Up on the wall behind the till was a beautiful photograph of a farmer with his free range pigs, all looking happy and rootling away. The caption read “John Mearns has been farming pigs in Oxfordshire for 25 years. His animals can root freely and cool in the wallows, behaving naturally.” Lovely.
However, what M&S is trying to imply, subliminally perhaps, is that all their pork is free range and lovely. It is not.
In our local market town of Brigg, Tesco has recently clad its store in timber. It has made a lovely new wooden sign to replace the neon one and bedecked the trolley parks in, well, decking. Presumably this superficial facelift was meant to convince us that Tesco has suddenly turned all green and farm-friendly.
Asda and Morrisons parade their “local” farmers on the front of vegetable bags yet the carrots and potatoes have been driven halfway across the country to be processed. Are Farmer John’s carrots really in that bag… really?! More subterfuge.
Do they think that consumers are all daft? Farm shop owners are used to men in suits (although they’ve learnt to dress down now) coming around looking at our farm shops and restaurants and fair enough – I pick up many a fabulous marketing idea from the supermarkets. However, why are the supermarkets pretending to be something they’re not?
Waitrose has opened a beautiful, new, expensive “farm shop” and I am sure it will do well. It is connected to the Leckford Estate in Hampshire, but does a huge company like John Lewis have what it takes to communicate a real passion for the farm and the food? Not all locals will be convinced.
What better way to convince customers to shop with you and believe in you, than to pay suppliers properly for their produce? In my future benevolent dictatorship (inspired by my brother, who should be prime minister), supermarkets will have to:
Pay the farmers a fair price;
Cancel any sinister rebate /marketing schemes;
Have contracts that they must stick to;
Make sure that buyers stay in the same sector for at least five years allowing relationships to be built.
Maybe, just maybe, the supermarkets will find that by paying producers a fair price and telling their customers why they are paying a tiny bit more, they will enhance their reputations. Transparency in all things.
I am not saying that all smaller retailers are blameless (including farm shops), it is just that trust is local. A farm shop or local retailer survives and thrives on honesty and trust – hence our average 25% uplift on meat sales all through Horsegate.
FARMA helps and encourages farm shops and farmers markets all over the country to be true to their roots and to the farm. This is the honesty that in the last few years has helped us, in our own tiny way, gain ground with the supermarkets. We will be at the Farm Business Innovation Show at Olympia on 28-29 November, so please come and chat with us if you are mad enough to want to start up a farm shop or just need some ongoing advice.
So, supermarkets, stop trying to be holier than thou, green and farmy and treat your suppliers and customers to honesty and transparency.

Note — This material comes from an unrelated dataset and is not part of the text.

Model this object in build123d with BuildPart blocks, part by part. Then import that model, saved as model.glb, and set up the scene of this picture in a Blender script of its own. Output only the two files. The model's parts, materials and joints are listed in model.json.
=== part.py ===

The theme of pretending to be something you are not continued when the current husband and I travelled to London to the Farmer’s Weekly Awards. Andrew had booked a hotel near Victoria which was billed as “high tech”. So extensive were the gadgets that we had to have a detailed explanation of how to work the room from the porter.
Andrew took great delight in switching the glass in the bathroom from clear to opaque whilst I showered – you can take the farmer from the farm, but never get rid of his fascination for gadgets. I couldn’t even have a cup of tea in the morning without some hi-tech disturbance.
Suddenly, one end of the bed was lifting up, followed by my feet being raised, followed by the bed indulging me in a back massage, whilst my tea spilt all over the sheets. The wall-to-wall mirrors in the bathroom were a worry too.
Andrew and I both decided that the image in our heads of ourselves does not really match up to reality. Thank goodness for nature – as your body starts to get older, so do your eyes!
I made the trip to London twice that month. The second being to Westminster Abbey to celebrate food and farming. The Abbey was filled with children who had come to present boxes of homegrown and homemade goodies.
They were incredibly excited and so proud of their boxes. I heard someone say, “it’s nice for farmers to get good press for once”, and it certainly is.